Gaming and Leisure Properties: Re-evaluating Investment Outlook to Hold
Finance

Gaming and Leisure Properties: Re-evaluating Investment Outlook to Hold

authorBy Strive Masiyiwa
DateApr 30, 2026
Read time1 min

Our previous assessment of Gaming and Leisure Properties, Inc. (GLPI) led to a 'Buy' recommendation. However, after careful re-evaluation, we are adjusting our stance to a 'Hold' position. This change reflects our updated perspective on the company's valuation in relation to its invested capital.

Currently, GLPI demonstrates a strong investment spread of 163 basis points, indicating profitable capital deployment. Nevertheless, its enterprise value to invested capital ratio of 160.72% suggests that the stock is trading at a slight premium, indicating a fair valuation rather than an undervalued opportunity. The company benefits from stable rent collection and a low beta of 0.67 since 2022, offering defensive qualities amidst market fluctuations.
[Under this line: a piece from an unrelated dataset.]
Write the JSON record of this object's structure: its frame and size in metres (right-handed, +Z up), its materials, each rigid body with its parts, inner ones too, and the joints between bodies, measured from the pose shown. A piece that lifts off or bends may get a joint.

However, inherent risks such as significant tenant concentration and exposure to non-investment grade tenants are difficult to precisely quantify. Additionally, the narrow implied capitalization rate spread for Equity REITs compared to Treasury yields could potentially limit future appreciation for this asset class.

Considering these factors, while GLPI remains a robust entity with solid operational fundamentals, its current market price fully encapsulates its value. Therefore, a 'Hold' recommendation is appropriate, acknowledging its strengths while prudently recognizing the constraints on substantial future gains.